Will the pace of M&A accelerate later this year or perhaps in 2018? And how can you position your company to take advantage of whatever may ensure? Join the String Opportunity-2017 Webinar featuring Jeff Babcock & Jim Cameron of the STRATMOR Group for a presentation on "M&A Market Conditions - Opportunities for Midsize Independent Lenders". You will discover answers to those questions plus more during STRATMOR's June 29th webinar.  
 Sign up for the June 21st Silicon Valley CAMP 2017 Lender EXPO. Come hear me present the latest news in the mortgage economy, and then "hear how three Top Producers created, built and sustained remarkable mortgage businesses in different ways - a distinguished panel moderated by SV CAMP President Richard Wang." LUNCH is included, and admission is FREE to members but ONLY if you pre-register.
 Capital markets
 Jobs and housing are the lynchpins of the U.S. economy. A hot employment or housing market can push rates higher, and vice versa. Late last week we had some disappointing housing data that came in much worse than expected with a -4.9% decline in permits for May compared to forecasts of an increase.  Housing starts were off -5.5% for the month compared to expectations of a +4.1% increase. There were also prior month negative revisions for April.  Multifamily starts which tend to be volatile were off -9.7% but single family starts also dropped with a decline of -3.9%.  The permit data included a -1.9% decline in single family month over month data.  Regionally the south and the Midwest had the largest drops in permits. 

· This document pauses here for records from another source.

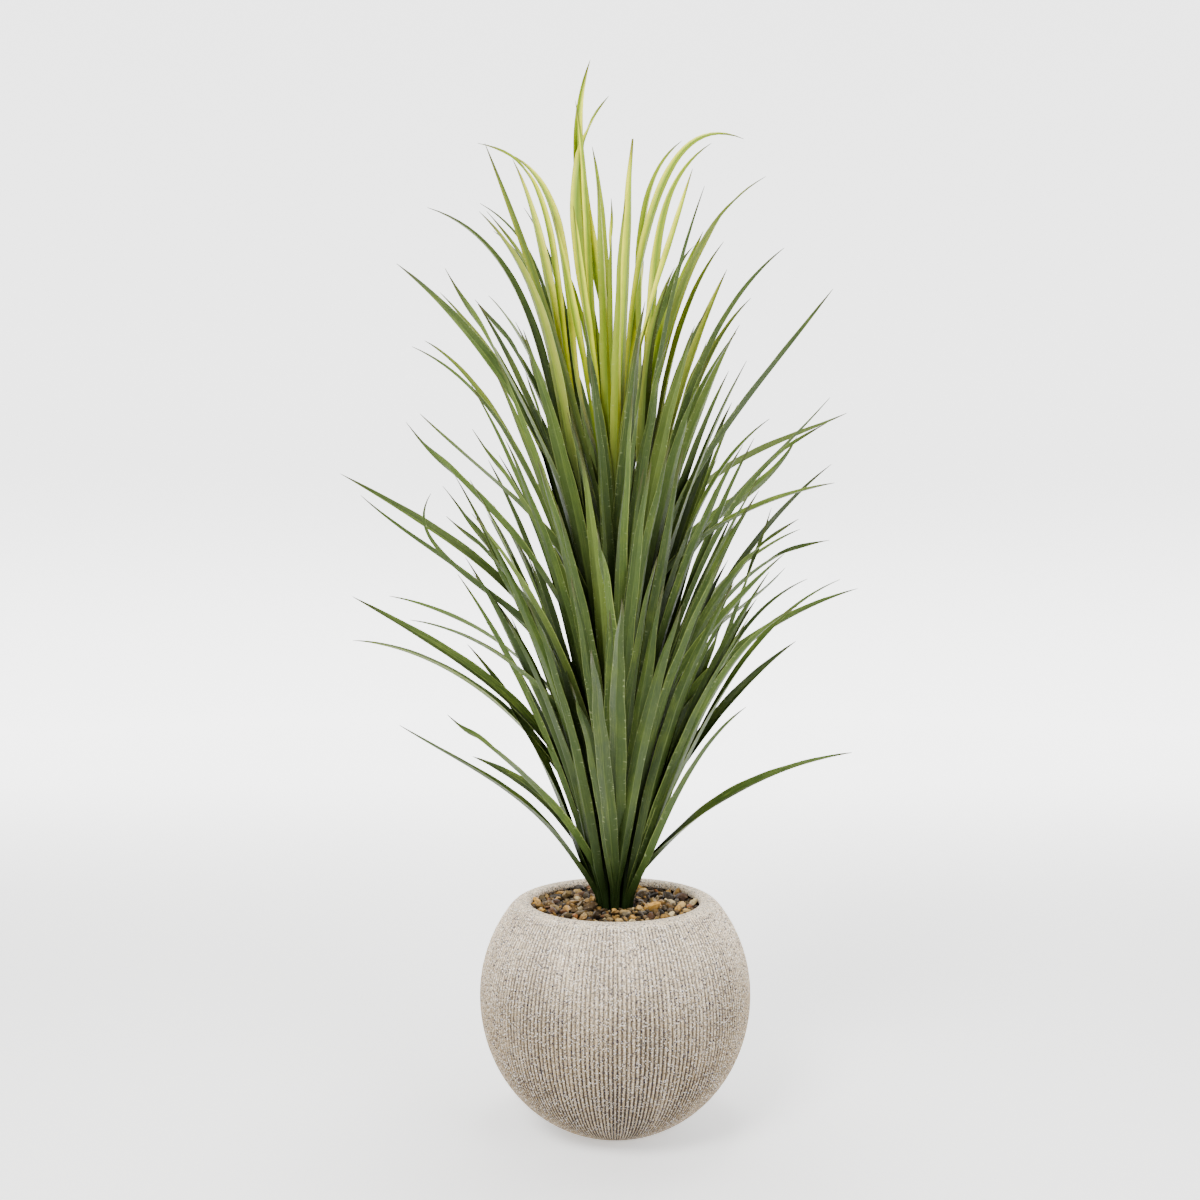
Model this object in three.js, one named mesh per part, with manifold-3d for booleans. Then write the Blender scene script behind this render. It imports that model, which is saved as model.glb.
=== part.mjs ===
// A potted grass: a tall tuft of arching, folded blades in a ribbed globe planter topped with gravel.
// Millimetres, +Z up. The origin is the centre of the planter's foot, on the floor.
// Seen from the front, the viewer looks along +Y and +X is to the right.

import * as THREE from 'three';
import { mergeVertices } from 'three/addons/utils/BufferGeometryUtils.js';
import Module from 'manifold-3d';

const wasm = await Module();
wasm.setup();

// Planter
const globeRadius = 162.5;
const equatorHeight = 160;
const footRadius = 50;
const bellyPower = 2.03;
const rimHeight = 270;
const shoulderRadius = 123;
const rimOuterRadius = 116;
const mouthRadius = 102;
const wallThickness = 11;
const floorThickness = 14;
const ribCount = 48;
const ribDepth = 0.9;
const cavitySides = 32;
const neckStart = 259;

// Planting fill and gravel
const seatGap = 0.4;
const fillTop = 236;
const gravelTop = 255;
const stoneCount = 70;
const stoneFieldInner = 37;
const stoneFieldOuter = 95;
const stoneSize = 8;

// Stems
const stemCount = 8;
const stemRing = 22;
const stemRadius = 7;
const stemTipRadius = 5.8;
const stemFoot = 150;
const stemTops = [640, 600, 610, 620, 635, 605, 570, 600];
const innerStemRadius = 8.5;
const innerStemTop = 770;
const stemHoleGap = 0.9;

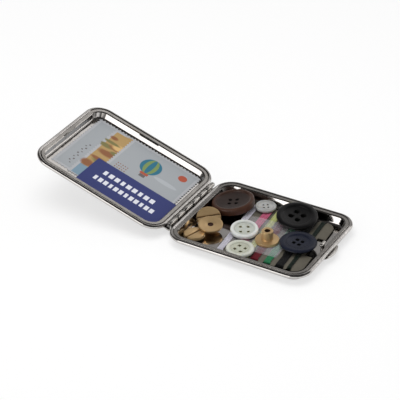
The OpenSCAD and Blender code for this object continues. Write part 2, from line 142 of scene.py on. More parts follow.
class HingeSettings(bpy.types.PropertyGroup):
    """The hinge between the halves, and the catch."""
    steel: colour("Hinge metal", (0.62, 0.60, 0.57), "Colour of the hinge and catch")
    knuckles: whole_number("Knuckles", 6, 2, "Number of knuckles")
    knuckle_r: length("Knuckle radius", 1.1, "Outside radius of a knuckle")
    knuckle_gap: length("Knuckle gap", 0.5, "Axial gap between knuckles")
    bore_r: length("Bore radius", 0.64, "Radius of the bore through the knuckles")
    web_x: length("Web place", 0.4, "From the hinge's axis to the web under a knuckle")
    web_t: length("Web thickness", 0.65, "Thickness of the web under a knuckle")
    leaf_t: length("Leaf thickness", 0.6, "Thickness of a hinge leaf")


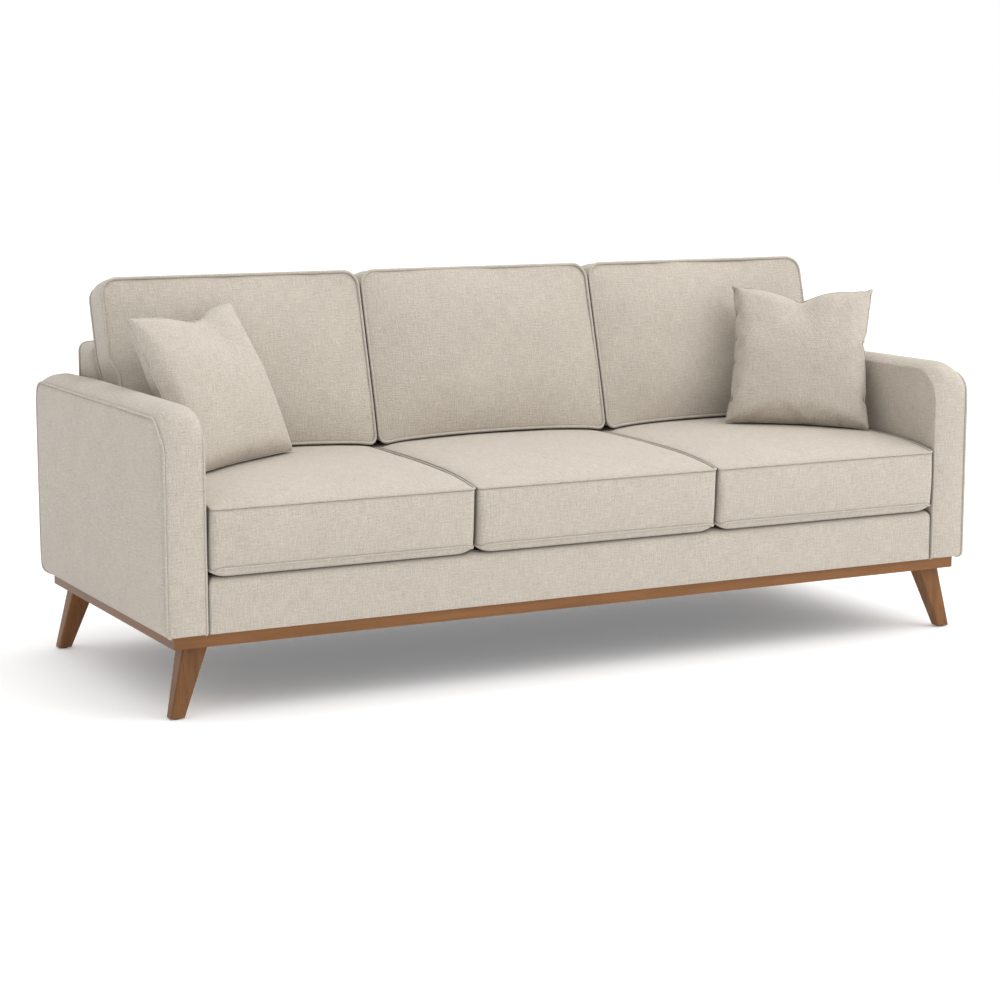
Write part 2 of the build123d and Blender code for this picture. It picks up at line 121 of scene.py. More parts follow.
# Arms: seams, corner radii, crowned strip and bulging outer panel
arm_inner_seam_z = 0.636
arm_outer_seam_z = 0.628
arm_outer_seam_x = 1.0215
arm_outer_seam_y = -0.419
arm_rear_gap = 0.006
arm_front_radius = 0.078
arm_outer_radius_drop = 0.010
arm_rear_radius = 0.018
arm_foot_radius = 0.028
arm_front_foot_radius = 0.004
arm_panel_crown = 0.0105
arm_panel_belly = 0.002
arm_plump_length = 0.016
arm_rear_plump_length = 0.007
arm_top_crown = 0.021
arm_end_crown = 0.005
arm_rear_crown_share = 0.68
arm_bottom_roll = 0.012
arm_bottom_inset = 0.010
arm_wave_depth = 0.0016
arm_wave_fade = 0.004
arm_seam_clearance = 0.0004

# Upholstered back: outline and the profile of its front face
frame_top_z = 0.717
frame_side_gap = 0.001
frame_top_corner = 0.022
frame_foot_corner = 0.003
frame_roll = 0.016
frame_rear_gap = 0.006
frame_rear_roll = 0.008
frame_rear_roll_depth = 0.004
frame_rear_bulge = 0.006
frame_top_bulge = 0.003
frame_profile_z = [0.0, 0.308, 0.312, 0.475, frame_top_z]
frame_profile_y = [0.292, 0.292, 0.248, 0.256, 0.3235]

# Apron, deck and dust cloth
apron_top_corner = 0.024
apron_foot_corner = 0.002
apron_end_margin = 0.012
apron_roll = 0.022
apron_bulge = 0.003
apron_wave_depth = 0.0008
slab_corner = 0.004
dust_sag = 0.006


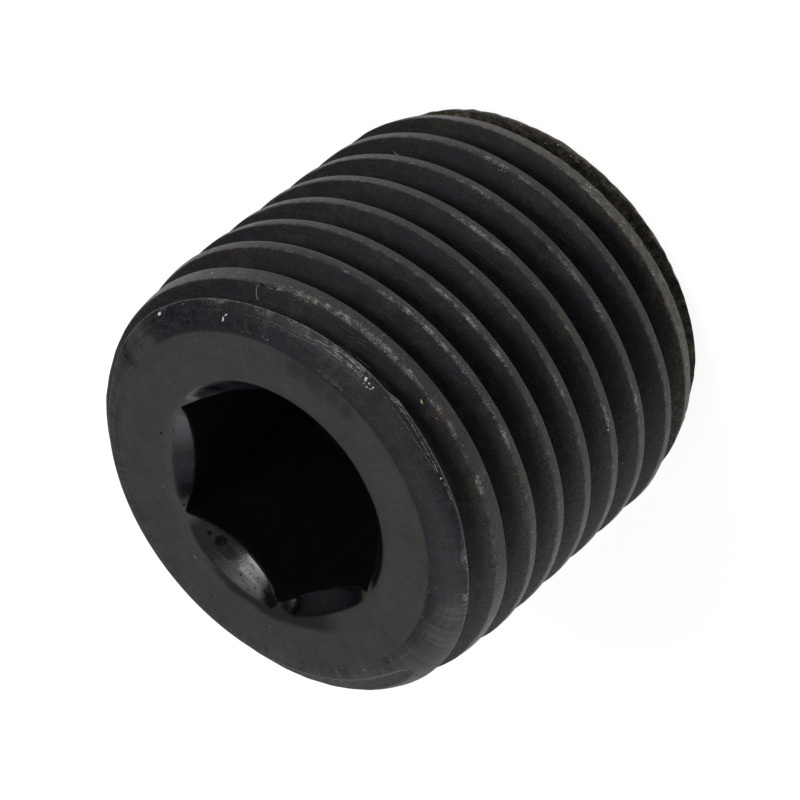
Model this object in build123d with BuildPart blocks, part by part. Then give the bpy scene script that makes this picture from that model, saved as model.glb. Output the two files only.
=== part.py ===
"""Hex socket pipe plug: R 1/4 taper thread, countersunk hexagon socket in its large end.

One piece of steel. It stands on its small end with the socket's mouth up: +Z is the plug's
axis, and the origin is the centre of the small end. Sizes are in millimetres and degrees.
"""
from build123d import *
from math import degrees, floor, radians, tan
import os

# The taper pipe thread: 1/4 inch size, 19 threads per inch, right-handed
plug_length = 12.0
pitch = 25.4 / 19
thread_depth = 0.64 * pitch  # as the pipe thread's form has it
crest_width = 0.227 * pitch  # the flat left between two turns of the groove
flank_angle = 27.5           # each flank's lean from square to the axis
gauge_diameter = 13.157      # over the crests, at the gauge plane
gauge_height = 6.01          # the gauge plane, above the small end
taper = 1 / 16               # loss of diameter per unit of length
groove_drop = 0.515          # middle of the groove below the face, on the +X side

# Large end: a flat face, a rounded shoulder, and a lead-in that keeps the first crests low
face_diameter = 10.76
shoulder_diameter = 12.84
shoulder_height = 0.62
shoulder_radius = 1.25
lead_in_length = 2.75        # from the face to the first full crest

# Small end: a long chamfer, which leaves the last crests low too
foot_diameter = 11.8
foot_chamfer_length = 1.65

# Socket for a 1/4 inch key: broached over a drilled hole, with a countersunk mouth
socket_width = 6.35          # across the flats
socket_depth = 5.6           # of the flats, from the face
mouth_diameter = 7.65
mouth_angle = 90             # the whole countersink
drill_diameter = 6.1
drill_depth = 6.4            # from the face to the drill's shoulder
drill_point_angle = 118      # the whole point

# The groove's cutter stands this far outside the crests
cutter_clearance = 0.1


def crest_radius(height):
    """Radius over full crests, at a height above the small end."""
    return gauge_diameter / 2 + (height - gauge_height) * taper / 2


shoulder_foot = plug_length - shoulder_height
lead_in_foot = plug_length - lead_in_length

# The groove's middle passes the +X side at these heights, from below the foot to above the face
turns_down = floor((plug_length - groove_drop) / pitch) + 1
groove_foot = plug_length - groove_drop - turns_down * pitch
groove_turns = turns_down + 1
root_radius = crest_radius(groove_foot) - thread_depth
flank_slope = tan(radians(flank_angle))
cutter_top = thread_depth + cutter_clearance
cutter_half = (pitch - crest_width) / 2 + cutter_clearance * flank_slope
root_half = cutter_half - cutter_top * flank_slope

with BuildPart() as plug:
    # The turned blank
    with BuildSketch(Plane.YZ):
        with BuildLine():
            Line((0, plug_length), (face_diameter / 2, plug_length))
            RadiusArc(
                (face_diameter / 2, plug_length),
                (shoulder_diameter / 2, shoulder_foot),
                shoulder_radius,
            )
            Polyline(
                (shoulder_diameter / 2, shoulder_foot),
                (crest_radius(lead_in_foot), lead_in_foot),
                (crest_radius(foot_chamfer_length), foot_chamfer_length),
                (foot_diameter / 2, 0),
                (0, 0),
                (0, plug_length),
            )
        make_face()
    revolve(axis=Axis.Z)

    # The thread: one helical groove, cut a turn at a time
    groove_path = Edge.make_helix(
        pitch,
        groove_turns * pitch,
        root_radius,
        (0, 0, groove_foot),
        angle=degrees(taper / 2),
    )
    for turn in range(groove_turns):
        path = groove_path.trim(turn / groove_turns, (turn + 1) / groove_turns)
        start = path @ 0
        with BuildSketch(Plane(start, x_dir=(start.X, start.Y, 0), z_dir=path % 0)):
            with BuildLine():
                Polyline(
                    (0, -root_half),
                    (cutter_top, -cutter_half),
                    (cutter_top, cutter_half),
                    (0, root_half),
                    close=True,
                )
            make_face()
        sweep(path=path, is_frenet=True, mode=Mode.SUBTRACT)

    # The socket: flats, countersunk mouth and the drilled hole below the flats
    with BuildSketch(Plane.XY.offset(plug_length)):
        RegularPolygon(socket_width / 2, 6, major_radius=False)
    extrude(amount=-socket_depth, mode=Mode.SUBTRACT)
    mouth_depth = mouth_diameter / 2 / tan(radians(mouth_angle / 2))
    point_height = drill_diameter / 2 / tan(radians(drill_point_angle / 2))
    with Locations((0, 0, plug_length)):
        Cone(
            0,
            mouth_diameter / 2,
            mouth_depth,
            align=(Align.CENTER, Align.CENTER, Align.MAX),
            mode=Mode.SUBTRACT,
        )
        Cylinder(
            drill_diameter / 2,
            drill_depth,
            align=(Align.CENTER, Align.CENTER, Align.MAX),
            mode=Mode.SUBTRACT,
        )
    with Locations((0, 0, plug_length - drill_depth)):
        Cone(
            0,
            drill_diameter / 2,
            point_height,
            align=(Align.CENTER, Align.CENTER, Align.MAX),
            mode=Mode.SUBTRACT,
        )

plug.part.label = "plug"
os.makedirs("parts", exist_ok=True)
export_step(plug.part, "parts/plug.step")
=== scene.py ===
"""Dresses the hex socket taper plug: worn black steel on a pale light table."""
import math

import bmesh
import bpy
import numpy as np
from mathutils import Matrix, Vector
from mathutils.bvhtree import BVHTree


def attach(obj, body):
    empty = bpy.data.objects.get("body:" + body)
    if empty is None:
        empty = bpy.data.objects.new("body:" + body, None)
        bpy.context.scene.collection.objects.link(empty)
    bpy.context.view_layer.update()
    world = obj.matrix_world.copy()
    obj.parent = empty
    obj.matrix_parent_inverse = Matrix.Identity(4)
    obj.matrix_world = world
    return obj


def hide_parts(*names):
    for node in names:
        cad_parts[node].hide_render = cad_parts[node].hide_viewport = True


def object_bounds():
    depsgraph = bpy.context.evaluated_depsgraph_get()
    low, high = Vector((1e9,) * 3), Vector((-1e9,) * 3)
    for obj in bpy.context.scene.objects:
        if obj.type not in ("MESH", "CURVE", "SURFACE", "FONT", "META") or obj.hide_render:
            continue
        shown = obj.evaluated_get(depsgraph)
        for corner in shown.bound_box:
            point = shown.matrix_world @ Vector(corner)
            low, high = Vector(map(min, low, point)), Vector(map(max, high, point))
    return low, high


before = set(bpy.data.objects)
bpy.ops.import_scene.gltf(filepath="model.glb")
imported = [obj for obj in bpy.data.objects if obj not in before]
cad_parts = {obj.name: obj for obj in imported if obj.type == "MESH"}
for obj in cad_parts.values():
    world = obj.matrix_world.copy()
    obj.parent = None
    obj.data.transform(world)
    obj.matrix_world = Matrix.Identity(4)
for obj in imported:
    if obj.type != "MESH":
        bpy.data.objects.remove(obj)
CAD_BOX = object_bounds()

bl_info = {
    "name": "Hex Socket Taper Plug",
    "version": (1, 0, 0),
    "blender": (4, 5, 0),
    "location": "View3D > Sidebar > Plug",
    "description": "Builds the black steel taper plug, its wear and its studio",
    "category": "Object",
}

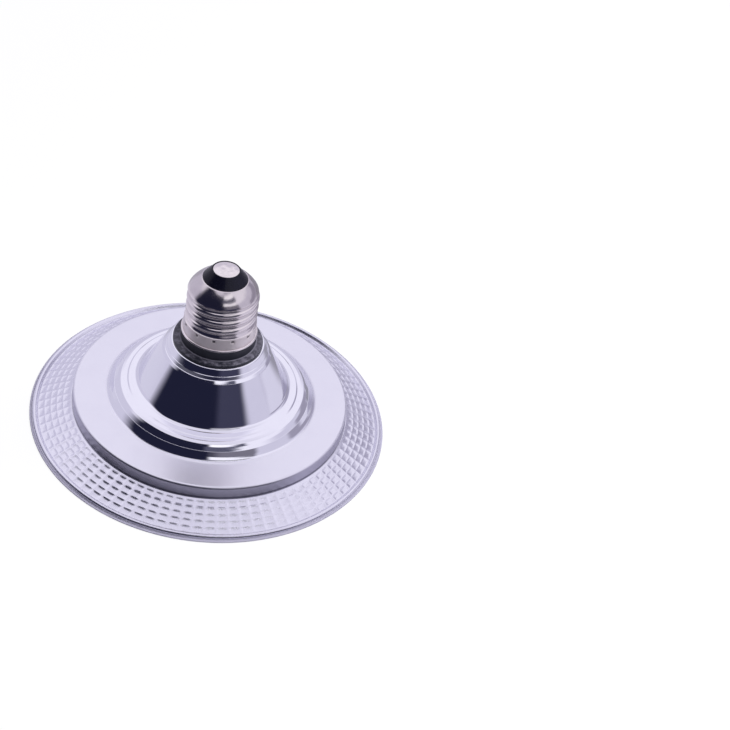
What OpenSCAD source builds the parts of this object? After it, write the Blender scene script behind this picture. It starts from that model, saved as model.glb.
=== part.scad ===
// LED grow light bulb with a bell-shaped metal housing, a faceted mirror rim and a screw cap.
// It stands on its rim with the cap up, which is also how it hangs from a lampholder.
// Origin: centre of the rim's underside. Z is the lamp's axis. Millimetres.

/* [Reflector] */
// Width of the flange, from its hub to the rim's outer edge
flange_w = 15.2; // [12:0.1:20]
// Height of the reflector's shoulder, on which the housing stands
flange_rise = 6.6; // [6:0.1:8]
// Thickness of the rim's plain edge
rim_t = 0.65; // [0.5:0.05:0.9]
// Width of the rim's plain edge
rim_w = 1.1; // [0.8:0.1:2]
// Width of the bead between the outermost facets and the rim's edge
bead_w = 2.2; // [1.8:0.1:3]
// Height of the bead
bead_rise = 2.05; // [1.8:0.05:2.6]
// Thickness of the faceted flange at its hub
flange_t = 1.45; // [1.2:0.05:2]
// Mirror facets around the flange
facet_cols = 90; // [60:6:96]
// Rings of mirror facets
facet_rows = 5; // [3:1:5]
// Height of a mirror facet
facet_h = 0.3; // [0.15:0.05:0.45]

/* [Lens] */
// Thickness of the clear lens
lens_t = 1.5; // [1:0.1:2]
// Depth of the lens, from its seat to its face
lens_depth = 3.3; // [2.8:0.1:4]
// Rounding at the edge of the lens
lens_edge_r = 2.6; // [1.8:0.1:2.8]
// Radial play of the lens in its seat
lens_play = 0.15; // [0.1:0.05:0.4]

/* [Housing] */
// Sheet thickness of the housing
sheet_t = 0.8; // [0.6:0.1:1]
// Height of the pan's wall
pan_rise = 4.9; // [4.2:0.1:6]
// How much wider the pan's foot is than its face, on the radius
pan_draft = 0.4; // [0.2:0.1:1]
// How far the wall of the step leans in
step_run = 3; // [2:0.1:4]
// Height of the step
step_rise = 4.7; // [4:0.1:6]
// Width of the dished floor between the step and the bell
dish_w = 7.5; // [6:0.1:9]
// Height of the dished floor
dish_rise = 1; // [0.6:0.1:1.6]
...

 Going back even farther, if one looks at the May jobs report, it showed that the labor market has lost some steam. The headline payroll gain surprised to the downside and came on top of sizable downward revisions to the prior two months. Notably, the three-month moving average gain has steadily declined from about 200,000 in February to 121,000 in May. The drop in the unemployment rate to the lowest level in 16 years was because of a large decrease in the labor force that outpaced a decline in household employment. Certainly uncertainty looms large for both the fiscal and monetary policy outlooks over the next year.
 In the past week US job openings reached an all-time high of over 6 million, a promising development as the labor market continues to create jobs. Hiring, however, dipped in the past month, and reveals structural challenges for the US economy as the new job opportunities may be mismatched with the skills job-seeking workers can provide. Though the non-manufacturing index dipped slightly in May, surveys suggested continued expansion in the service sector; economic expansion this year will likely exceed that of 2016. There have been no notable changes in the CPI or retail sales in the states, and though housing starts recently declined they are expected to rise to an annualized rate of 1.207 million.
 And a glance overseas indicates that economic expansion in the Eurozone is expected to continue sluggishly through recent political uncertainty settling in the UK, and the ECB is not expected to raise policy rates anytime soon. Elsewhere, Chinese industrial production fell shy of expectations and Australia's labor market added a notable 37,400 jobs.

Investors are certainly thinking about these economic trends. Friday U.S. Treasuries, and MBS prices, improved slightly as both the Housing Starts and Michigan Sentiment reports missed economists' expectations. The Atlanta Fed reduced its forecast for Q2 residential investment growth to 0.4% from 1.8% on the former report. We also heard the first public remarks from FOMC participants since Wednesday's rate decision today and Dallas Fed President Robert Kaplan said that the Fed must be very cautious in raising rates further. And Minneapolis Fed President Neal Kashkari believes that the Fed should wait for the current lull in inflation's upward path to end before hiking rates again. And that there are others on the Committee who are probably agree.
 Investors in fixed-income securities, like MBS, have other options as well. Mortgages have modestly outperformed Treasuries since the beginning of the year, thanks largely to "carry." A carry trade is a strategy in which an investor borrows money at a low interest rate to invest in an asset that is likely to provide a higher return. The lack of rate volatility or spread volatility has nudged many investors, especially money managers, into carry trades in order to generate market, or better, returns. The Fed announced a tentative plan for winding down buying MBS ("tapering"): with the Fed releasing their plan for balance sheet normalization and hinting at a September announcement, things change. As a result, investors have been reluctant to be overweight MBS, to the benefit of corporates.
 Over the weekend we had another election for the press to hash over - this time in France. Macron's party won a commanding majority in parliament following second round elections on Sunday. His Republic on the Move (LREM) party controls 350 seats (out of 577) in the lower house (although turnout hit a record low).
 There is no scheduled news here in the U.S. of much consequence today or tomorrow. Wednesday we'll see the MBA's application numbers for last week as well as May Existing Home Sales. Thursday things heat up a little with June Philadelphia Fed, May Import Prices ex-oil and Export Prices ex-ag., Initial Jobless Claims, and the FHFA Housing Price Index. Friday is May's New Home Sales and a bevy of Fed speakers. To start the week, we find the 10-year's yield, which ended last week at 2.16%, unchanged, and agency MBS prices a shade better than Friday night.